On May 4 the following players were granted transfers:- R.P. Tatana, Manukau to City; A.J. Couper, Richmond senior B to Ponsonby seniors; R. McGreal, Marist to Ngaruawahia; Daniel Hourigan, Newton to Ponsonby; Arthur McInnarney, Ellerslie to Mount Albert. While J. Blackledge was cleared from Wellington to Auckland where he would join Northcote. On May 11 Steve Watene was transferred from Manukau to his old club, City Rovers, and a week later to Newton Rangers, while H.J. Collins was transferred from Newton to Mount Albert and C. Wilson from Marist reserves to Papakura. On May 18 G. Greenwood was transferred from Mount Albert to Richmond, and S Bickerton transferred from Mount Albert to Newton. On May 25 W. Mallinson from Waiutu, West Coast joined Manukau. C Meyer, the Northland representative player and brother of ex-international Ted Meyer applied to join the Papakura club. M.T. Nicholas was registered with Manukau and F. Anderson with Papakura.

On June 1 C Philp transferred from Manukau to Green Lane while B.F. Lee of Toowoomba transferred to Auckland to play for Newton pending approval from the New Zealand Council. Russell Harris was reinstated to Otahuhu. On June 22 F.J. Halpin (ex-Manawatu) and C. Greenwood (with clearance from Manukau) were registered with Newton, while Vincent Axman was registered with North Shore with clearance from City. W.W. Philp and Owen Noel Beer were reinstated. W. Cuff was transferred from Newton to Mount Albert. On June 29 L. Bramble (ex-Central Club in Wellington) was registered with the Newton club. W.L. Dorman transferred from Point Chevalier Senior B to Ponsonby. C.J. Montgomery was reinstated.

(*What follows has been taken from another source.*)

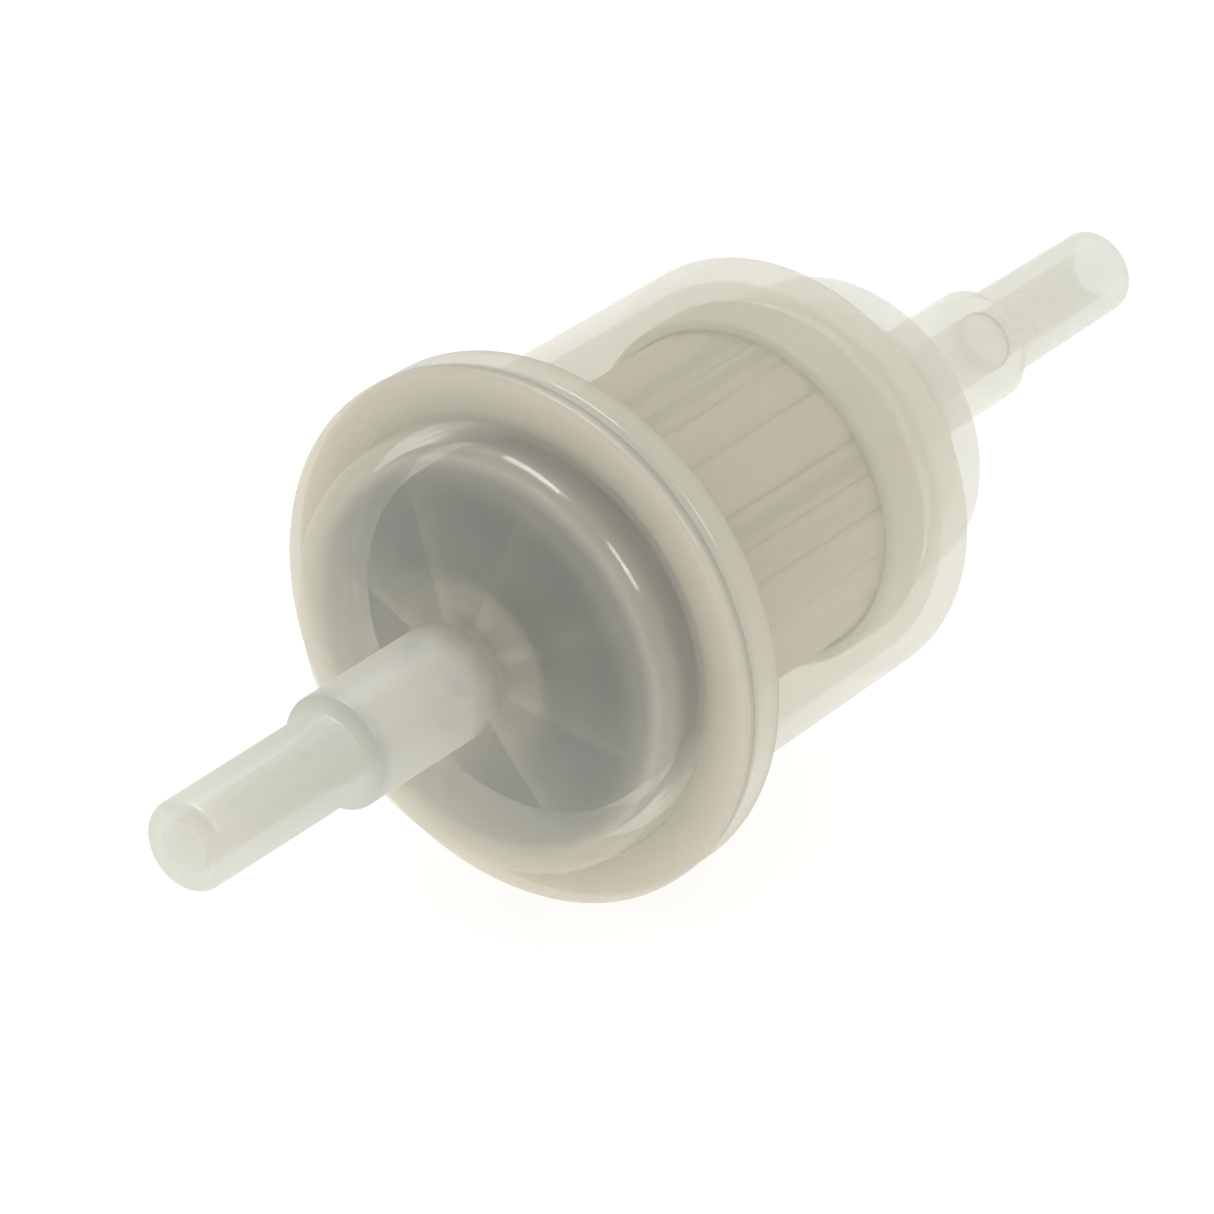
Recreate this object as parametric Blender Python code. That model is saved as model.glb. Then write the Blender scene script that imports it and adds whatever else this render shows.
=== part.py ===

On July 7 Edgard Herbert Mervyn Tredrea transferred from Richmond 3rd grade to Newton.

On July 13 H.J. Collins was transferred from Manukau to Mount Albert, and W. Stockley from Ponsonby to Northcote. While F.J. Wells was registered with Ponsonby, C. Meredith with North Shore, and R. McInnarney with Mount Albert. On July 19 J. W. Stockley and F Halloran transferred from Ponsonby seniors to Northcote Senior B. On July 27 A Beyer, the former representative player from Northland, was regraded and transferred from Richmond to Ellerslie. He admitted to the committee that he had made an application to rugby to be reinstated but was refused. On August 9 T. Thompson was transferred from Manukau reserves to Ellerslie senior B. On August 17 R Jones was regraded to senior B and transferred to Otahuhu while J. Greenwood was reinstated to play for Richmond. On August 24 Roy Hardgrave was registered with Mount Albert, F Whittle to City, and Paul Meyer to North Shore.

On September 7 C. Ericksen was registered with Marist, W. Walker with Papakura (subject to a clearance from Taranaki), and G Rowlands from Newcastle in Australia to the City club, subject to approval by the New Zealand Council. A.J. Dufty was transferred from Point Chevalier second grade to City reserves.